Patriarchy wants woman in a box and many women feel safe in that box, especially women that are receiving the benefits of patriarchy. Stepping out of the box is dangerous and if you speak out against the box you will lose benefits. Many women in today’s society don’t want to involve themselves in the cause. Because if they do, they may lose both benefits from men and patriarchy and popularity with other women. Patriarchy-rejecting Weird Barbie is not fully accepted or respected. Yet Weird Barbie gets it, “You have opened a portal…and now there is a rip in the continuum that is the membrane between Barbie Land and the real world…You have to fix the rip yourself.” But white, pretty, ideal Barbie replies, “I don’t want to.”
It does not matter if we want to change or not, patriarchy harms women’s mental health, even those that deny the existence of sexism and misogyny. The movie touches this in the line, “Anxiety, panic attacks and OCD sold separately.” In our real world, we need to realize it is in fact a package deal. It is well-researched that sexism and misogyny are mental health issues. Patriarchal norms harm women’s sense of self. There is a thing that has been identified as Sexism-Based Traumatic Stress and it contributes to PTSD.
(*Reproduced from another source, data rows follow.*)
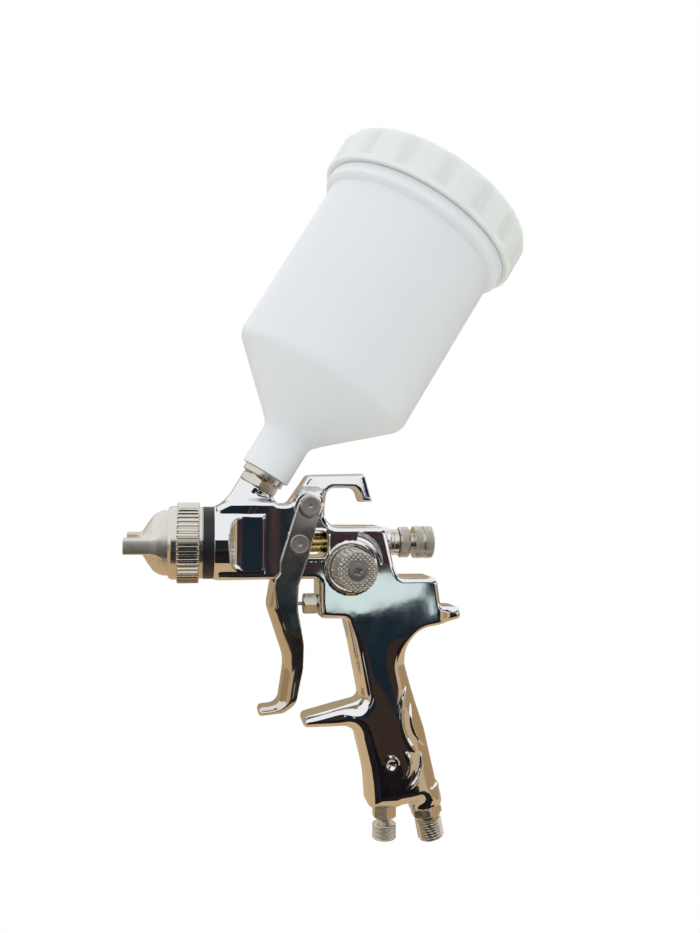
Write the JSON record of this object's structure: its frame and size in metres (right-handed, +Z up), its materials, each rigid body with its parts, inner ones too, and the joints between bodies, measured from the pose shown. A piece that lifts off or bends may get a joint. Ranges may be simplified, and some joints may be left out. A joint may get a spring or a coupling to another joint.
{
  "type": "hvlp spray gun",
  "caption": "Gravity-fed HVLP spray gun: chromed casting with hanging hook and grip, air cap, trigger, knurled control knobs and a tilted nylon cup with a screw lid.",
  "frame": {"origin": "middle of the air inlet's thread, on its axis", "axes": "+Z up with the nozzle level, nozzle towards -X, fan control knob towards -Y"},
  "size_m": [0.1958, 0.1068, 0.3511],
  "materials": {
    "chromed_casting": "polished, bright chrome plated",
    "chromed_trigger": "polished, bright chrome plated",
    "satin_nickel": "satin nickel plated",
    "steel_pin": "turned steel",
    "spring_steel": "drawn wire",
    "stainless": "ground stainless steel",
    "brass": "turned brass",
    "black_rubber": "matt",
    "white_seal": "ptfe",
    "cup_nylon": "milky translucent nylon",
    "lid_nylon": "milky translucent nylon, greener",
    "strainer_plastic": "moulded"
  },
  "bodies": {
    "gun": {"gun_body": "chromed_casting", "head_gasket": "black_rubber", "fluid_nozzle": "stainless", "air_baffle": "brass", "needle_packing": "white_seal", "packing_nut": "brass", "fluid_control_housing": "satin_nickel", "fan_valve_bush": "brass", "fan_valve_o_ring": "black_rubber", "trigger_pivot_pin": "steel_pin", "trigger_pivot_screw": "steel_pin", "air_valve_nut": "satin_nickel", "air_valve_packing": "white_seal", "air_valve_spring": "spring_steel", "cup_adapter": "satin_nickel", "air_inlet": "satin_nickel", "inlet_valve_gland": "satin_nickel", "inlet_valve_o_ring": "black_rubber", "needle_spring": "spring_steel"},
    "ring": {"air_cap_ring": "satin_nickel"},
    "cap": {"air_cap": "satin_nickel"},
    "needle": {"fluid_needle": "stainless", "needle_collar": "brass"},
    "trigger": {"trigger": "chromed_trigger", "trigger_cross_pin": "steel_pin"},
    "valve_stem": {"air_valve_stem": "stainless", "air_valve_poppet": "brass"},
    "fluid_spindle": {"fluid_spindle": "satin_nickel"},
    "fluid_knob": {"fluid_knob": "satin_nickel"},
    "lock_ring": {"fluid_lock_ring": "satin_nickel"},
    "fan_stem": {"fan_valve_stem": "brass"},
    "fan_knob": {"fan_knob": "satin_nickel", "fan_knob_screw": "steel_pin"},
    "flow_stem": {"inlet_valve_stem": "satin_nickel"},
    "flow_knob": {"inlet_valve_knob": "satin_nickel"},
    "cup": {"cup": "cup_nylon", "cup_strainer": "strainer_plastic"},
    "lid": {"cup_lid": "lid_nylon", "lid_gasket": "white_seal", "lid_vent_plug": "lid_nylon"}
  },
  "joints": [
    {"name": "trigger_pull", "type": "hinge", "parent": "gun", "child": "trigger", "pos_m": [-0.06369, 0, 0.1607], "axis": [0, -1, 0], "range_deg": [0, 7], "stiffness_Nm_per_rad": 2, "springref_deg": -17.19},
    {"name": "needle_slide", "type": "slide", "parent": "gun", "child": "needle", "axis": [1, 0, 0], "range_m": [0, 0.0024], "deforming": ["needle_spring"]},
    {"name": "valve_slide", "type": "slide", "parent": "gun", "child": "valve_stem", "axis": [1, 0, 0], "range_m": [0, 0.0062], "deforming": ["air_valve_spring"]},
    {"name": "cap_turn", "type": "hinge", "parent": "gun", "child": "cap", "pos_m": [-0.14189, 0, 0.1425], "axis": [-1, 0, 0], "range_deg": [-90, 90]},
    {"name": "ring_turn", "type": "hinge", "parent": "gun", "child": "ring", "pos_m": [-0.12189, 0, 0.1425], "axis": [-1, 0, 0], "continuous": true},
    {"name": "fluid_knob_turn", "type": "hinge", "parent": "fluid_spindle", "child": "fluid_knob", "pos_m": [-0.00389, 0, 0.1425], "axis": [1, 0, 0], "range_deg": [-720, 720]},
    {"name": "fluid_spindle_travel", "type": "slide", "parent": "gun", "child": "fluid_spindle", "axis": [1, 0, 0], "range_m": [-0.0021, 0.0021]},
    {"name": "lock_ring_turn", "type": "hinge", "parent": "gun", "child": "lock_ring", "pos_m": [-0.01389, 0, 0.1425], "axis": [1, 0, 0], "range_deg": [0, 90]},
    {"name": "fan_knob_turn", "type": "hinge", "parent": "fan_stem", "child": "fan_knob", "pos_m": [-0.04319, -0.022, 0.1307], "axis": [0, -1, 0], "range_deg": [-360, 720]},
    {"name": "fan_stem_travel", "type": "slide", "parent": "gun", "child": "fan_stem", "axis": [0, -1, 0], "range_m": [-0.0011, 0.0021]},
    {"name": "flow_knob_turn", "type": "hinge", "parent": "flow_stem", "child": "flow_knob", "pos_m": [-0.02329, 0, 0.0005], "axis": [0, 0, -1], "range_deg": [-720, 1080]},
    {"name": "flow_stem_travel", "type": "slide", "parent": "gun", "child": "flow_stem", "axis": [0, 0, -1], "range_m": [-0.0021, 0.0031]},
    {"name": "cup_lift", "type": "slide", "parent": "gun", "child": "cup", "axis": [0.5135, 0, 0.8581], "range_m": [0, 0.02]},
    {"name": "lid_lift", "type": "slide", "parent": "cup", "child": "lid", "axis": [0.5135, 0, 0.8581], "range_m": [0, 0.03]}
  ],
  "couplings": [
    {"joint": "needle_slide", "follows": "trigger_pull", "m_per_rad": 0.0182},
    {"joint": "valve_slide", "follows": "trigger_pull", "m_per_rad": 0.0475},
    {"joint": "fluid_spindle_travel", "follows": "fluid_knob_turn", "m_per_rad": 0.00015915},
    {"joint": "fan_stem_travel", "follows": "fan_knob_turn", "m_per_rad": 0.00015915},
    {"joint": "flow_stem_travel", "follows": "flow_knob_turn", "m_per_rad": 0.00015915}
  ]
}
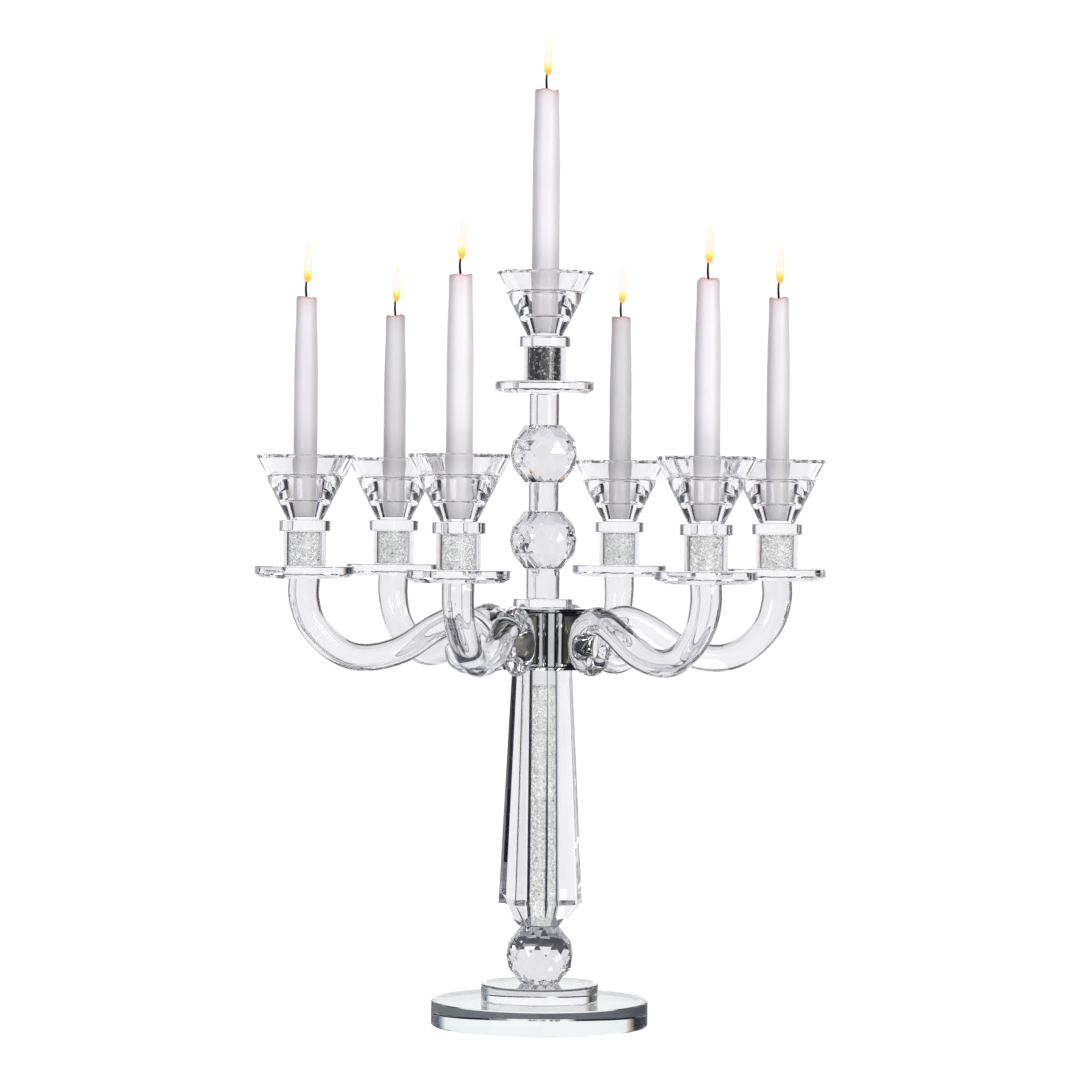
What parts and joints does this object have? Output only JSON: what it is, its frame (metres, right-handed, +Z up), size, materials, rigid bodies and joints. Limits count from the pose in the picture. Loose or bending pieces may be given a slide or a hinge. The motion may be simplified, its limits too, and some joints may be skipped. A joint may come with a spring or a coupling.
{
  "type": "crystal candelabra",
  "caption": "Tall crystal candelabra menorah: faceted column on a round foot, chrome hub, ring of S-shaped glass arms and a raised centre light, each with a taper candle in a conical cup.",
  "frame": {"origin": "middle of the underside of the round foot, on the table", "axes": "+Z up along the column; +X along arm 1, the arms following every 60 degrees anticlockwise seen from above"},
  "size_m": [0.469, 0.4168, 0.7717],
  "materials": {
    "cut_crystal": "polished clear lead crystal with sharp cut facets",
    "rod_glass": "fire-polished clear glass rod",
    "crushed_crystal": "loose crushed crystal chips, sparkling",
    "chrome": "mirror-polished chrome plate",
    "wax": "smooth white candle wax, slightly translucent, faintly pink at the melted top"
  },
  "bodies": {
    "stand": {"base_disc": "cut_crystal", "base_step": "cut_crystal", "base_ball": "cut_crystal", "column": "cut_crystal", "column_chips": "crushed_crystal", "hub": "chrome", "collar_plate": "cut_crystal", "stem_lower": "cut_crystal", "ball_lower": "cut_crystal", "stem_middle": "cut_crystal", "ball_upper": "cut_crystal", "stem_upper": "cut_crystal", "arm_1": "rod_glass", "arm_2": "rod_glass", "arm_3": "rod_glass", "arm_4": "rod_glass", "arm_5": "rod_glass", "arm_6": "rod_glass", "drip_pan_centre": "cut_crystal", "chip_tube_centre": "cut_crystal", "chips_centre": "crushed_crystal", "cup_plate_centre": "cut_crystal", "cup_centre": "cut_crystal", "drip_pan_1": "cut_crystal", "chip_tube_1": "cut_crystal", "chips_1": "crushed_crystal", "cup_plate_1": "cut_crystal", "cup_1": "cut_crystal", "drip_pan_2": "cut_crystal", "chip_tube_2": "cut_crystal", "chips_2": "crushed_crystal", "cup_plate_2": "cut_crystal", "cup_2": "cut_crystal", "drip_pan_3": "cut_crystal", "chip_tube_3": "cut_crystal", "chips_3": "crushed_crystal", "cup_plate_3": "cut_crystal", "cup_3": "cut_crystal", "drip_pan_4": "cut_crystal", "chip_tube_4": "cut_crystal", "chips_4": "crushed_crystal", "cup_plate_4": "cut_crystal", "cup_4": "cut_crystal", "drip_pan_5": "cut_crystal", "chip_tube_5": "cut_crystal", "chips_5": "crushed_crystal", "cup_plate_5": "cut_crystal", "cup_5": "cut_crystal", "drip_pan_6": "cut_crystal", "chip_tube_6": "cut_crystal", "chips_6": "crushed_crystal", "cup_plate_6": "cut_crystal", "cup_6": "cut_crystal"},
    "candle_centre": {"candle_centre": "wax"},
    "candle_1": {"candle_1": "wax"},
    "candle_2": {"candle_2": "wax"},
    "candle_3": {"candle_3": "wax"},
    "candle_4": {"candle_4": "wax"},
    "candle_5": {"candle_5": "wax"},
    "candle_6": {"candle_6": "wax"}
  },
  "joints": [
    {"name": "candle_lift_centre", "type": "slide", "parent": "stand", "child": "candle_centre", "axis": [0, 0, 1], "range_m": [0, 0.06]},
    {"name": "candle_lift_1", "type": "slide", "parent": "stand", "child": "candle_1", "axis": [0, 0, 1], "range_m": [0, 0.06]},
    {"name": "candle_lift_2", "type": "slide", "parent": "stand", "child": "candle_2", "axis": [0, 0, 1], "range_m": [0, 0.06]},
    {"name": "candle_lift_3", "type": "slide", "parent": "stand", "child": "candle_3", "axis": [0, 0, 1], "range_m": [0, 0.06]},
    {"name": "candle_lift_4", "type": "slide", "parent": "stand", "child": "candle_4", "axis": [0, 0, 1], "range_m": [0, 0.06]},
    {"name": "candle_lift_5", "type": "slide", "parent": "stand", "child": "candle_5", "axis": [0, 0, 1], "range_m": [0, 0.06]},
    {"name": "candle_lift_6", "type": "slide", "parent": "stand", "child": "candle_6", "axis": [0, 0, 1], "range_m": [0, 0.06]}
  ]
}
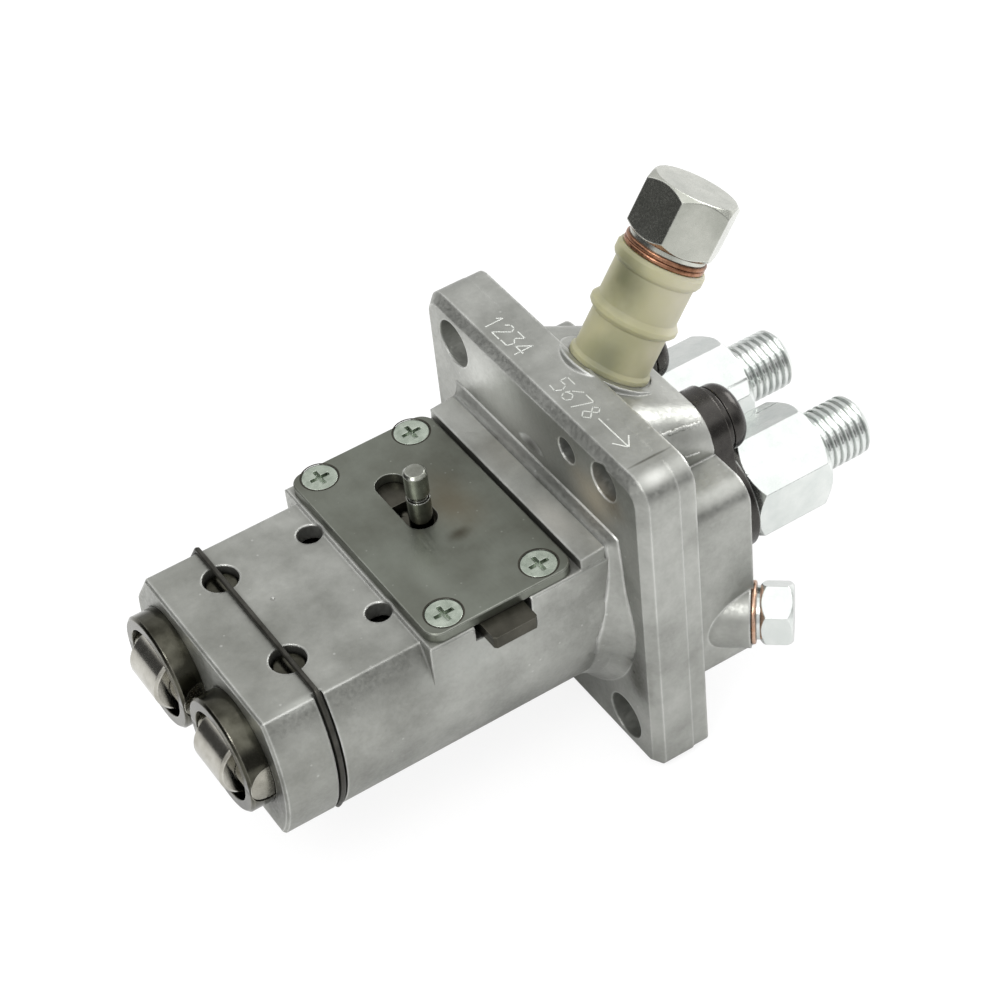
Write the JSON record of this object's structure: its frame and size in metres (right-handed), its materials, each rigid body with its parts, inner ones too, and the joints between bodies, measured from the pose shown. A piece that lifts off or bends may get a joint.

So what is the sequel? I suggest the sequel is the individual psychological task we each need to undertake to transform ourselves. To undertake the psychological process of coming into a Woman Informed consciousness that transcends patriarchy. It starts with education and the ability to see what is happening. As a line in the movie suggests, “By giving voice to the cognitive dissonance required to be a woman under the patriarchy you robbed it of its power.” We need to understand that patriarchy is not outside of us, it is deeply embedded in each of us. We need to uproot the patriarchy within ourselves and as a result, everyone across the gender spectrum will have greater access to freedom, fulfillment and an authentic sense of self.